>>

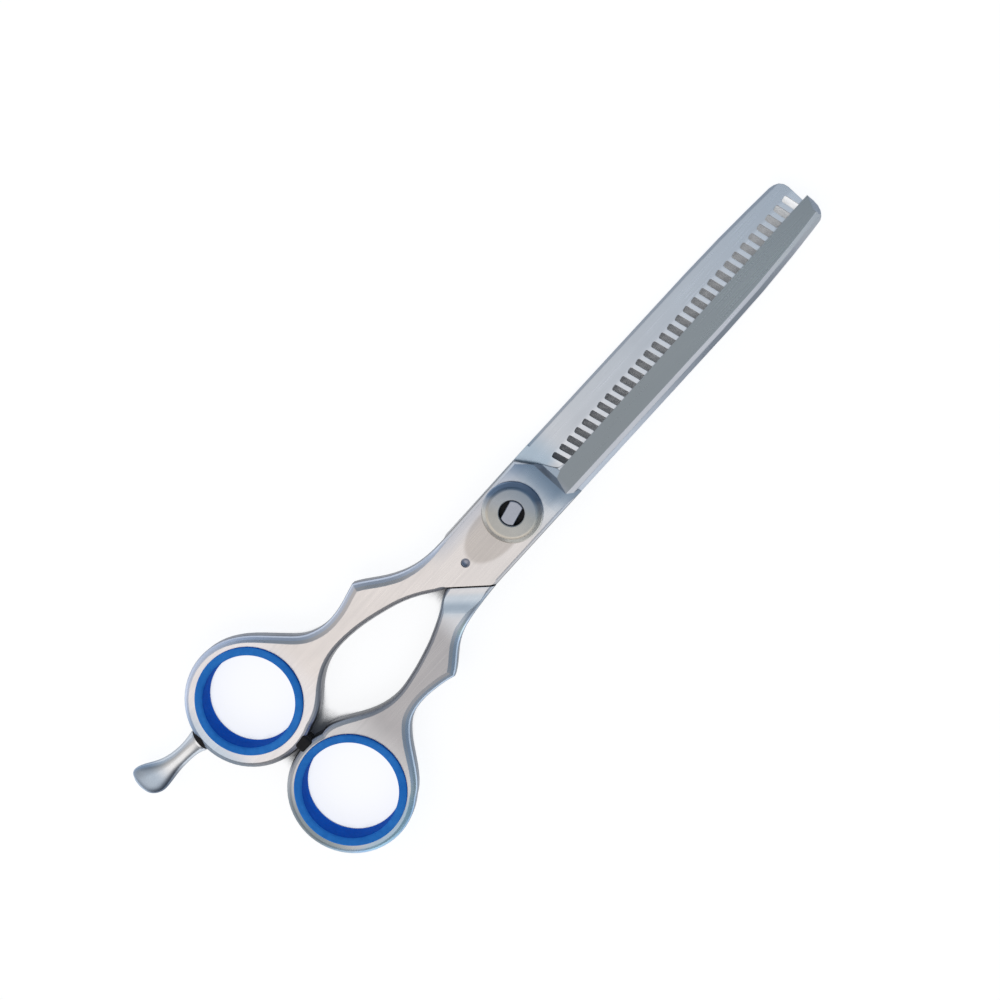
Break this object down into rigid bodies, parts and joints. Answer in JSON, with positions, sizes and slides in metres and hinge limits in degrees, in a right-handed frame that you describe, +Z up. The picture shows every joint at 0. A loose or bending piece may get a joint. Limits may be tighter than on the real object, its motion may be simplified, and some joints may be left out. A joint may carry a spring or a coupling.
{
  "type": "thinning shears",
  "caption": "Hairdressing shears with one comb blade and one plain blade, offset-free looped handles, screw-in finger rest, rubber stop and a round tension dial on the pivot.",
  "frame": {"origin": "on the pivot axis, in the flat underside of the pivot bolt's head, the plane that the shears rest on", "axes": "+X towards the blade tips, +Y towards the finger ring's side, +Z up along the pivot axis towards the tension dial"},
  "size_m": [0.1949, 0.0595, 0.0084],
  "materials": {
    "finger_blade_steel": "satin ground steel",
    "thumb_blade_steel": "satin ground steel",
    "rest_steel": "polished steel",
    "pivot_steel": "machined steel",
    "dial_steel": "turned, satin",
    "insert_plastic": "blue, soft sheen",
    "slide_plastic": "natural acetal",
    "black_rubber": "matte",
    "blackened_steel": "black oxide"
  },
  "bodies": {
    "finger_half": {"finger_blade": "finger_blade_steel", "finger_ring_insert": "insert_plastic", "finger_rest": "rest_steel", "finger_rest_washer": "black_rubber", "bumper": "black_rubber", "pivot_bushing": "slide_plastic", "ride_pin": "pivot_steel"},
    "thumb_half": {"thumb_blade": "thumb_blade_steel", "thumb_ring_insert": "insert_plastic", "pivot_bolt": "pivot_steel", "glide_washer": "slide_plastic", "keyed_washer": "blackened_steel", "spring_washer": "pivot_steel"},
    "dial": {"tension_dial": "dial_steel"}
  },
  "joints": [
    {"name": "blade_pivot", "type": "hinge", "parent": "finger_half", "child": "thumb_half", "pos_m": [0, 0, 0.0036], "axis": [0, 0, 1], "range_deg": [0, 110]},
    {"name": "dial_turn", "type": "hinge", "parent": "thumb_half", "child": "dial", "pos_m": [0, 0, 0.0075], "axis": [0, 0, 1], "range_deg": [-90, 90]}
  ]
}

<<

EXERCISE INSTRUCTIONS: Print the material once more, exactly.

SOLUTION:
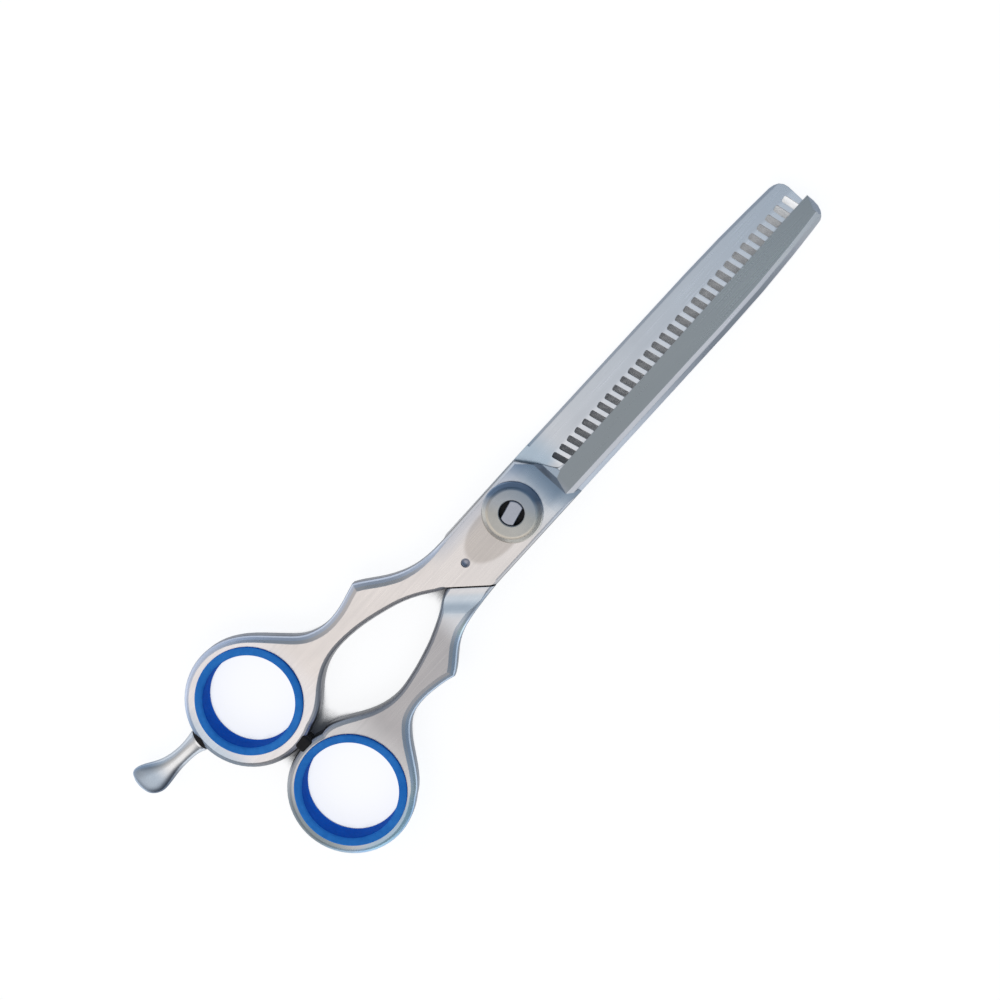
Break this object down into rigid bodies, parts and joints. Answer in JSON, with positions, sizes and slides in metres and hinge limits in degrees, in a right-handed frame that you describe, +Z up. The picture shows every joint at 0. A loose or bending piece may get a joint. Limits may be tighter than on the real object, its motion may be simplified, and some joints may be left out. A joint may carry a spring or a coupling.
{
  "type": "thinning shears",
  "caption": "Hairdressing shears with one comb blade and one plain blade, offset-free looped handles, screw-in finger rest, rubber stop and a round tension dial on the pivot.",
  "frame": {"origin": "on the pivot axis, in the flat underside of the pivot bolt's head, the plane that the shears rest on", "axes": "+X towards the blade tips, +Y towards the finger ring's side, +Z up along the pivot axis towards the tension dial"},
  "size_m": [0.1949, 0.0595, 0.0084],
  "materials": {
    "finger_blade_steel": "satin ground steel",
    "thumb_blade_steel": "satin ground steel",
    "rest_steel": "polished steel",
    "pivot_steel": "machined steel",
    "dial_steel": "turned, satin",
    "insert_plastic": "blue, soft sheen",
    "slide_plastic": "natural acetal",
    "black_rubber": "matte",
    "blackened_steel": "black oxide"
  },
  "bodies": {
    "finger_half": {"finger_blade": "finger_blade_steel", "finger_ring_insert": "insert_plastic", "finger_rest": "rest_steel", "finger_rest_washer": "black_rubber", "bumper": "black_rubber", "pivot_bushing": "slide_plastic", "ride_pin": "pivot_steel"},
    "thumb_half": {"thumb_blade": "thumb_blade_steel", "thumb_ring_insert": "insert_plastic", "pivot_bolt": "pivot_steel", "glide_washer": "slide_plastic", "keyed_washer": "blackened_steel", "spring_washer": "pivot_steel"},
    "dial": {"tension_dial": "dial_steel"}
  },
  "joints": [
    {"name": "blade_pivot", "type": "hinge", "parent": "finger_half", "child": "thumb_half", "pos_m": [0, 0, 0.0036], "axis": [0, 0, 1], "range_deg": [0, 110]},
    {"name": "dial_turn", "type": "hinge", "parent": "thumb_half", "child": "dial", "pos_m": [0, 0, 0.0075], "axis": [0, 0, 1], "range_deg": [-90, 90]}
  ]
}